Among the entries below, please repeat exactly and only the lines from the line containing "# Nothing is" to the line containing "if empty is", both lines included.

THE DATA:
━━━━━━━━━━━━━━━━━━━━━━━━━━━━━━
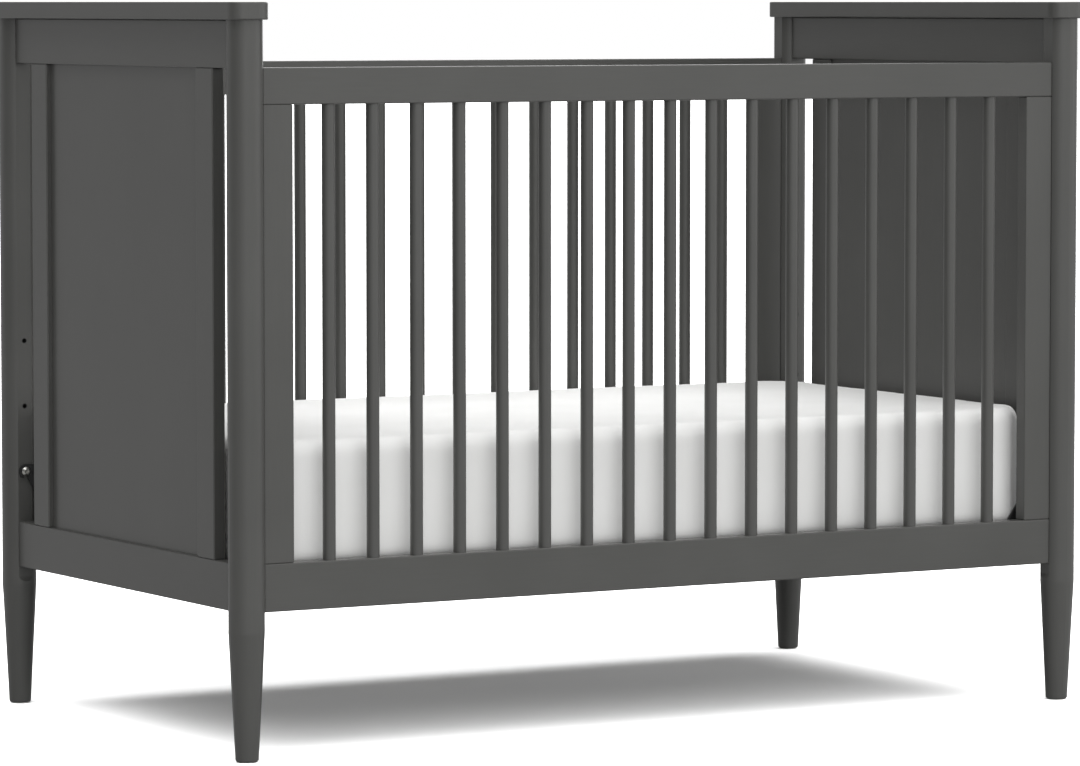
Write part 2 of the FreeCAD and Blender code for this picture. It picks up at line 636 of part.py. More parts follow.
def make_inserts_and_bolts():
    """A threaded insert at each height in each post, and a hanger bolt in the lowest ones."""
    inserts, bolts = [], []
    for x_side, y_side in corners:
        at_x = "%d * %s" % (x_side, post_x)
        deep_y = "%d * (%s - post_flat + insert_long)" % (y_side, post_y)
        inward = towards_middle(y_side, "y")
        for step in range(hook_heights):
            at_z = "hook_height + %d * hook_step" % step
            sleeve = rod("insert_sleeve", inward, "insert_radius", "insert_long", at_x, deep_y, at_z)
            thread = rod("insert_thread", inward, "bolt_radius + fit", "insert_long", at_x, deep_y, at_z)
            inserts.append(minus("threaded_insert", sleeve, thread))
        tip_y = "%d * (%s - post_flat + bolt_in_post)" % (y_side, post_y)
        head_y = "%d * (%s - slide_gap)" % (y_side, deck_half_y)
        shank = rod("bolt_shank", inward, "bolt_radius", "bolt_in_post + hanger_thick + 2 * slide_gap",
                    at_x, tip_y, "hook_height")
        head = doc.addObject("Part::Cone", "bolt_dome")
        head.setExpression("Radius1", sized("bolt_head"))
        head.setExpression("Radius2", sized("bolt_head * 0.62"))
        head.setExpression("Height", sized("bolt_head_tall"))
        head.Placement = FreeCAD.Placement(FreeCAD.Vector(), TURNS[inward])
        place(head, at_x, head_y, "hook_height")
        socket = doc.addObject("Part::Prism", "bolt_socket")
        socket.Polygon = 6
        socket.setExpression("Circumradius", sized("hex_reach * 2 / sqrt(3)"))
        socket.setExpression("Height", sized("hex_deep + 1"))
        socket.Placement = FreeCAD.Placement(FreeCAD.Vector(), TURNS[inward])
        socket_y = "%d * (%s - slide_gap - bolt_head_tall + hex_deep)" % (y_side, deck_half_y)
        place(socket, at_x, socket_y, "hook_height")
        bolts.append(minus("hanger_bolt", plus("bolt_blank", shank, head), socket))
    group("threaded_inserts", inserts)
    group("hanger_bolts", bolts)


def make_hanger(label, x_side, y_side):
    """A steel plate that hooks over a bolt from above and carries a corner of the support."""
    made = body(label)
    inward = "%d * " % -x_side
    slot = "(bolt_radius + hook_gap)"
    tip = "sqrt(hanger_round^2 - %s^2)" % slot
    low = "-(hanger_drop + angle_tall - angle_thick)"
    high = "-(hanger_drop + angle_thick)"
    far = "(deck_inset + hanger_foot)"
    neck = "(%s + hanger_neck)" % slot
    face = sketch(made, "XZ_Plane")
    outline(face, [
        (inward + "(-%s)" % slot, "-" + tip, inward + "(-hanger_round)", "0", "0"),
        ("0", "hanger_round"),
        (inward + neck, "hanger_round"),
        (inward + far, high),
        (inward + far, low),
        (inward + "deck_inset", low),
        (inward + "deck_inset", "-hanger_shoulder"),
        (inward + slot, "-" + tip),
        (inward + slot, "0", "0", slot, "0"),
        (inward + "(-%s)" % slot, "0"),
    ])
    pad(made, face, "hanger_thick", midplane=False, backwards=(y_side < 0))
    keep(label, made, "%d * %s" % (x_side, post_x), "%d * %s" % (y_side, hanger_face), "hook_height")


def make_support():
    """Four steel angle rails round a deck of wires and springs."""
    lower = deck_top + " - angle_tall"
    for word, way in (("front", -1), ("back", 1)):
        web_y = "-" + deck_half_y if way < 0 else deck_half_y + " - angle_thick"
        leg_y = "-" + deck_half_y if way < 0 else deck_half_y + " - angle_wide"
        web = block("web", "2 * " + deck_half_x, "angle_thick", "angle_tall", "-" + deck_half_x, web_y, lower)
        leg = block("leg", "2 * " + deck_half_x, "angle_wide", "angle_thick", "-" + deck_half_x, leg_y,
                    deck_top + " - angle_thick")
        keep("support_%s_rail" % word, plus("angle", web, leg))
    web_half = "(%s - angle_thick)" % deck_half_y
    leg_half = "(%s - angle_wide)" % deck_half_y
    for word, side in (("left", -1), ("right", 1)):
        web_x = "-" + deck_half_x if side < 0 else deck_half_x + " - angle_thick"
        leg_x = "-" + deck_half_x if side < 0 else deck_half_x + " - angle_wide"
        web = block("web", "angle_thick", "2 * " + web_half, "angle_tall - angle_thick", web_x, "-" + web_half,
                    lower)
        leg = block("leg", "angle_wide", "2 * " + leg_half, "angle_thick", leg_x, "-" + leg_half,
                    deck_top + " - angle_thick")
        keep("support_%s_rail" % word, plus("angle", web, leg))
    wire_z = deck_top + " - wire_drop"
    long_half = "(%s - angle_wide - spring_long)" % deck_half_x
    cross_half = "(%s - angle_wide - spring_long)" % deck_half_y
    # The wires are spaced evenly over the open middle, clear of the springs of the others.
    long_pitch = "(2 * %s / %d)" % (cross_half, long_wires)
    cross_pitch = "(2 * %s / %d)" % (long_half, cross_wires)
    long_run, cross_run, springs = [], [], []
    for index in range(long_wires):
        at_y = "%d * %s" % (index - long_wires // 2, long_pitch)
        long_run.append(rod("long_wire", "x", "wire_radius", "2 * " + long_half, "-" + long_half, at_y, wire_z))
        for side in (-1, 1):
            springs.append(rod("end_spring", outwards(side, "x"), "spring_radius", "spring_long",
                               "%d * %s" % (side, long_half), at_y, wire_z))
    cross_z = wire_z + " - 2 * wire_radius - fit"
    for index in range(cross_wires):
        at_x = "%d * %s" % (index - cross_wires // 2, cross_pitch)
        cross_run.append(rod("cross_wire", "y", "wire_radius", "2 * " + cross_half, at_x, "-" + cross_half,
                             cross_z))
        for way in (-1, 1):
            springs.append(rod("side_spring", outwards(way, "y"), "spring_radius", "spring_long",
                               at_x, "%d * %s" % (way, cross_half), cross_z))
    group("deck_long_wires", long_run)
    group("deck_cross_wires", cross_run)
    group("deck_springs", springs)


def make_mattress():
    """A plain block with rounded corners and edges."""
    made = body("mattress")
    plan = sketch(made, "XY_Plane", "mattress_thick / 2")
    rectangle(plan, "post_pitch_x - rail_thick - 2 * mattress_end_gap",
              "post_pitch_y - rail_thick - 2 * mattress_side_gap")
    slab = pad(made, plan, "mattress_thick")
    rounded = ease_edges(made, slab, "mattress_corner", upright)
    above_bottom = number("mattress_thick / 10")
    crowned = ease_edges(made, rounded, "mattress_round", lambda edge: edge.BoundBox.ZMin > above_bottom)
    ease_edges(made, crowned, "mattress_under", lambda edge: edge.BoundBox.ZMax < above_bottom)
    keep("mattress", made, "0", "0", deck_top + " + rest_gap")


def make_glides():
    pieces = []
    for x_side, y_side in corners:
        at_x = "%d * %s" % (x_side, post_x)
        at_y = "%d * %s" % (y_side, post_y)
        disc = rod("glide_disc", "z", "glide_radius", "glide_tall", at_x, at_y, "0")
        nail = rod("glide_nail", "z", "glide_stem", "glide_tall + glide_stem_long", at_x, at_y, "0")
        pieces.append(plus("foot_glide", disc, nail))
    group("foot_glides", pieces)


for x_word, x_side in (("left", -1), ("right", 1)):
    for y_word, y_side in (("front", -1), ("back", 1)):
        make_post("%s_%s_post" % (y_word, x_word), x_side, y_side)
        make_hanger("%s_%s_hanger" % (y_word, x_word), x_side, y_side)
    make_cap("%s_cap" % x_word, x_side)
    make_end(x_word, x_side)
for y_word, y_side in (("front", -1), ("back", 1)):
    make_side(y_word, y_side)
make_spindles()
make_dowels()
make_cam_fittings()
make_inserts_and_bolts()
make_support()
make_mattress()
make_glides()
doc.recompute()

# Nothing is written unless every object computed and every sub-part is a valid solid.
for thing in doc.Objects:
    if "Invalid" in thing.State or "Error" in thing.State:
        raise ValueError("%s failed: %s" % (thing.Name, thing.State))
for label, thing in parts.items():
    if thing.Shape.isNull() or not thing.Shape.isValid() or not thing.Shape.Solids:
        raise ValueError(label + " has no valid solid")
os.makedirs("parts", exist_ok=True)
for label, thing in sorted(parts.items()):
    thing.Shape.exportStep("parts/%s.step" % label)
print(len(parts), "sub-parts written")
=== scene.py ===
import math

import bpy
import numpy as np
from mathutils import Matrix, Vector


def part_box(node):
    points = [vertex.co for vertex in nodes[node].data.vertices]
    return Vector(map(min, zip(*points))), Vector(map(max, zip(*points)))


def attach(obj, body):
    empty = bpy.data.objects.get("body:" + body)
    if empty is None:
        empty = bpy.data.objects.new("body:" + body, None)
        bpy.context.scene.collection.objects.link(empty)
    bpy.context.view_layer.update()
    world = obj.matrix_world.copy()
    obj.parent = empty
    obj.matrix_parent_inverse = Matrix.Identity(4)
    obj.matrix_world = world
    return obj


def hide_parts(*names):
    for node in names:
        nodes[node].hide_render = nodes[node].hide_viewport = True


# A baby crib: solid panelled ends under rounded caps, spindled sides, and a mattress on a sprung deck.
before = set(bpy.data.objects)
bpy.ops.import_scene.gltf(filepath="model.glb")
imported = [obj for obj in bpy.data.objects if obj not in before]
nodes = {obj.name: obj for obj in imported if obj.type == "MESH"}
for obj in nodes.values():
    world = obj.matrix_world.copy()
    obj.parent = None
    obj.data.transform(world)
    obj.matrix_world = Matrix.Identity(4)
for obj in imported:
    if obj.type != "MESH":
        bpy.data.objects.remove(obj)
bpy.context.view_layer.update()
print("crib frame loaded:", len(nodes), "nodes")


def linearColour(hexText):
    # a channel c becomes c / 12.92 up to 0.04045, and above that ((c + 0.055) / 1.055) to the power 2.4
    channels = np.array([int(hexText[i:i + 2], 16) for i in (1, 3, 5)]) / 255
    made = np.where(channels <= 0.04045, channels / 12.92, ((channels + 0.055) / 1.055) ** 2.4)
    return (*made.tolist(), 1.0)


def addNode(tree, kind, settings=None, links=None):
    # one shader node; a setting is a socket's value if the node has that socket, else a property
    node = tree.nodes.new(kind)
    for name, value in (settings or {}).items():
        if isinstance(name, int) or name in node.inputs:
            node.inputs[name].default_value = value
        else:
            setattr(node, name, value)
    for name, socket in (links or {}).items():
        tree.links.new(socket, node.inputs[name])
    return node


def newMaterial(name):
    material = bpy.data.materials.new(name)
    material.use_nodes = True
    material.node_tree.nodes.clear()
    return material, material.node_tree


def finishShader(tree, settings, links):
    shader = addNode(tree, "ShaderNodeBsdfPrincipled", settings, links)
    addNode(tree, "ShaderNodeOutputMaterial", links={"Surface": shader.outputs["BSDF"]})
    return shader


def perMetre(millimetres):
    # a texture's scale, for a pattern that repeats every so many millimetres
    return 1000 / millimetres


def paint(node, material):
    node.data.materials.clear()
    node.data.materials.append(material)


lacquer = {
    "deep": "#4a4a48", "pale": "#4f4f4d",   # charcoal, barely warmer than grey
    "roughness": 0.30, "roughnessSwing": 0.03,
    "ior": 1.50, "level": 0.42,
    "mottle": 140,        # mm, how far the tone drifts
    "grainShare": 0.35, "mottleShare": 0.65,   # of the tone
    "grainWide": 2.4,     # mm, coarser than beech pores so that it shows
    "grainStretch": 0.04,
    "peel": 3.0,          # mm, sprayed lacquer's orange peel
    "relief": 0.00005,    # m
    "grainRelief": 0.5,   # of the peel's height
    "bump": 0.35,
}


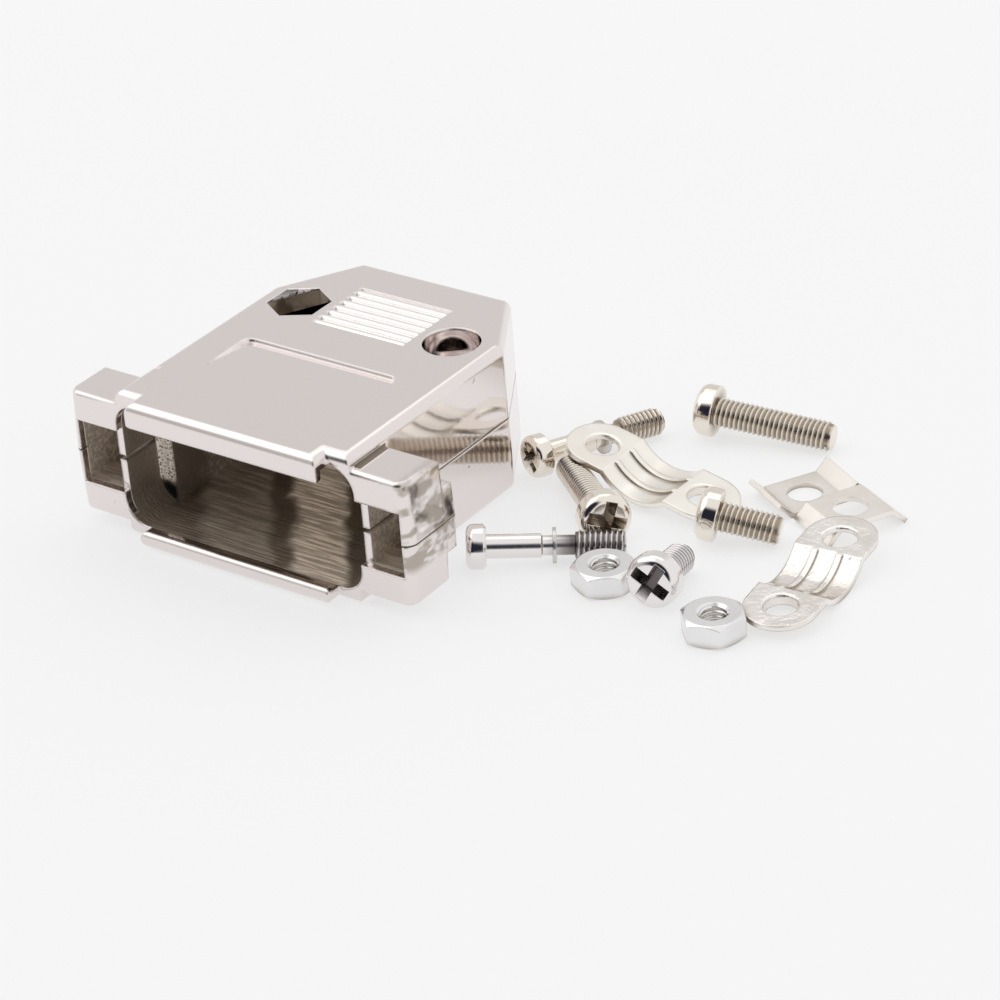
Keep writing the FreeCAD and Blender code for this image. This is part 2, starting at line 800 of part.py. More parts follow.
# Places of the loose pieces: x beside the hood, y behind its front face, and their turns in degrees
PILE_DEPTH = 27.19
SCREW_PLACES = {
    "long_screw_far": (d.long_length, 11.28, 42.78, 12.0, 0.0),
    "long_screw_near": (d.long_length, 15.68, 19.9, 139.5, 20.0),
    "short_screw_rear": (d.short_length, 22.38, 25.35, 20.0, 10.0),
    "short_screw_front": (d.short_length, 25.47, 12.15, 100.4, 30.0),
}
JACKSCREW_PLACES = {
    "front": (6.02, 10.44, 36.1, 15.0),
    "rear": (1.6, 27.19, 65.6, 40.0),
}
NUT_PLACES = {
    "hex_nut_left": (19.19, 14.0, 4.7),
    "hex_nut_right": (32.64, 11.6, -17.4),
}
CLAMP_PLACES = {
    "clamp_saddle_rear": (14.04, 30.3, 2.71, -2.0, 11.2),
    "clamp_saddle_front": (36.34, 22.45, 2.02, -86.0, 3.1),
}
flare_slant = root(d.flare_run * d.flare_run + d.flare_rise * d.flare_rise)
plate_top = d.flare_rise + d.plate_sheet * d.flare_run / flare_slant
PLATE_PLACES = {
    "retainer_plate_upright": (27.04, 36.7, 0.0, 60.0, 0.0),
    "retainer_plate_turned": (33.34, 34.6, plate_top.value, 62.6, 180.0),
}

bodies = [lower, upper]
for label, (length, x, y, turn, roll) in SCREW_PLACES.items():
    bodies.append(pan_screw(label, length, *beside_hood(x, y), turn, roll))
for spot, (x, y, turn, roll) in JACKSCREW_PLACES.items():
    bodies.extend(jackscrew("jackscrew_" + spot, "jack_ring_" + spot, *beside_hood(x, y), turn, roll))
for label, (x, y, turn) in NUT_PLACES.items():
    bodies.append(hex_nut(label, *beside_hood(x, y), turn))
for label, (x, y, z, turn, tilt) in CLAMP_PLACES.items():
    bodies.append(clamp_saddle(label, *beside_hood(x, y), z, turn, tilt))
for label, (x, y, z, turn, roll) in PLATE_PLACES.items():
    bodies.append(retainer_plate(label, *beside_hood(x, y), z, turn, roll))

doc.recompute()
for body in bodies:
    shape = body.Shape
    if shape.isNull() or not shape.isValid() or len(shape.Solids) != 1:
        raise RuntimeError("no sound solid for " + body.Label)
    for feature in body.Group:
        if "Invalid" in feature.State or "Error" in feature.State:
            raise RuntimeError("feature without a result: " + feature.Label)
    print(body.Label, round(shape.Volume, 2), shape.BoundBox)
    shape.exportStep("parts/%s.step" % body.Label)
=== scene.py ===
import json
import logging
import math
from dataclasses import dataclass, field
from enum import Enum

import bmesh
import bpy
from mathutils import Matrix, Vector

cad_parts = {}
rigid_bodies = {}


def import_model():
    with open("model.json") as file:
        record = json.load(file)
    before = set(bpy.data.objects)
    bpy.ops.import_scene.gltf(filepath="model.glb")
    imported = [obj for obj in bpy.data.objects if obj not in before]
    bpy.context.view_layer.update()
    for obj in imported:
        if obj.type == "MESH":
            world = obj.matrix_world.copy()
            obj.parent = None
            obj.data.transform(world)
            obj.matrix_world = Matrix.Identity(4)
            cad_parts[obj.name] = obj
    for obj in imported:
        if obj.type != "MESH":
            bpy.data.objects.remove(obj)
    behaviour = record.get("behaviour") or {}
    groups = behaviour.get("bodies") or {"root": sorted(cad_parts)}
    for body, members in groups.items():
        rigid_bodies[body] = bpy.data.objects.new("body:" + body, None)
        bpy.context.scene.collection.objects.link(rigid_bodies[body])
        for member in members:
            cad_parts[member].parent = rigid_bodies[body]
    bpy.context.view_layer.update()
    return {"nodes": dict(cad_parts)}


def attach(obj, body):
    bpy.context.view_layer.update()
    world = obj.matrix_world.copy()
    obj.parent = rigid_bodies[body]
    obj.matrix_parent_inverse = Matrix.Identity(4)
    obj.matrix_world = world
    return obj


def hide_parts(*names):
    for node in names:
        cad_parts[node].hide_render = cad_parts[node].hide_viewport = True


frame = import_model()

MM = 0.001
Colour = tuple[float, float, float, float]
Point = tuple[float, float]
log = logging.getLogger("hood")


def mm(value: float) -> float:
    """Millimetres as metres."""
    return value * MM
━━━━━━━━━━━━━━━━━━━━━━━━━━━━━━
WRITTEN SOLUTION:
# Nothing is written unless every object computed and every sub-part is a valid solid.
for thing in doc.Objects:
    if "Invalid" in thing.State or "Error" in thing.State:
        raise ValueError("%s failed: %s" % (thing.Name, thing.State))
for label, thing in parts.items():
    if thing.Shape.isNull() or not thing.Shape.isValid() or not thing.Shape.Solids:
        raise ValueError(label + " has no valid solid")
os.makedirs("parts", exist_ok=True)
for label, thing in sorted(parts.items()):
    thing.Shape.exportStep("parts/%s.step" % label)
print(len(parts), "sub-parts written")
=== scene.py ===
import math

import bpy
import numpy as np
from mathutils import Matrix, Vector


def part_box(node):
    points = [vertex.co for vertex in nodes[node].data.vertices]
    return Vector(map(min, zip(*points))), Vector(map(max, zip(*points)))


def attach(obj, body):
    empty = bpy.data.objects.get("body:" + body)
    if empty is None:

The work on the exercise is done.